A journal's standard practices regarding authorial rights should be one of the factors you weigh in choosing your top picks to publish in. Sometimes a journal's standard practice is to require that you transfer the copyright to them, or prevent you from archiving your submitted or published version, but you can negotiate.

Open Access journals allow authors to retain copyright and self-archive the published version by default. Be careful of fraudulent Open Access journals though! They have low overhead to operate, so many have sprung up merely to gather author fees or serve as a vehicle for publishing the work of scholars rejected by reputable journals. You can use the Legitimate Journals Checklist to eliminate those from consideration.

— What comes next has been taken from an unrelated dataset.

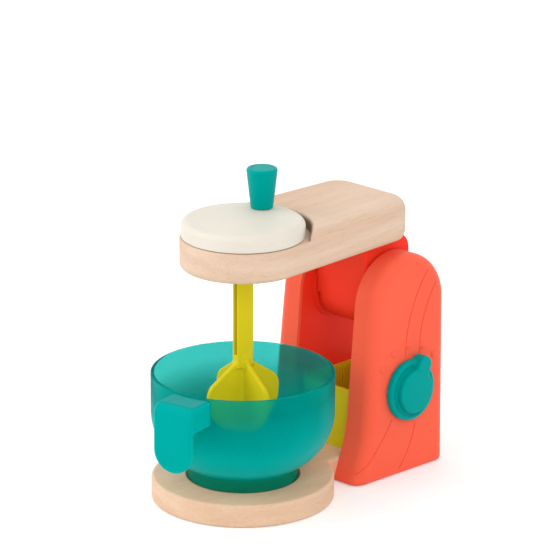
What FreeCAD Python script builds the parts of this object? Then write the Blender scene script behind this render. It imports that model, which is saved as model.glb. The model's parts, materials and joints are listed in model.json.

Use an Author Addendum To Retain Authorial Rights

SPARC has an Author Addendum that you can add to your Author Agreement that you sign with your journal publisher. If the journal publisher agrees, it allows you to retain full authorial rights. 

Considerations:

  • The journal may agree to the terms on the condition that you pay an author fee, which ranges from several hundred to several thousand dollars. You can of course refuse their terms or talk them down. 
  • A reputable journal will NOT reject your article just because you asked to retain your authorial rights. It is a common practice now, and while they may try to discourage you, you haven't done anything outrageous or wrong.

ORCID - Get Your ID!

ORCID is the system of unique digital identifiers for researcher-authors in the Open Access system. Your ORCID links you to your publications, grants, institution and association affiliations, etc. It works across platforms and increases the probability of someone who learns your name finding your whole body of work. Once you've set it up, sharing your ORCID is like sharing your CV, except that it includes that and more, and also dynamically updates.

ORCID is not just for Open Access authors, but it becomes mandatory for submitting your work to many repositories. (It is not mandatory for our repository, but it is considered a Best Practice.)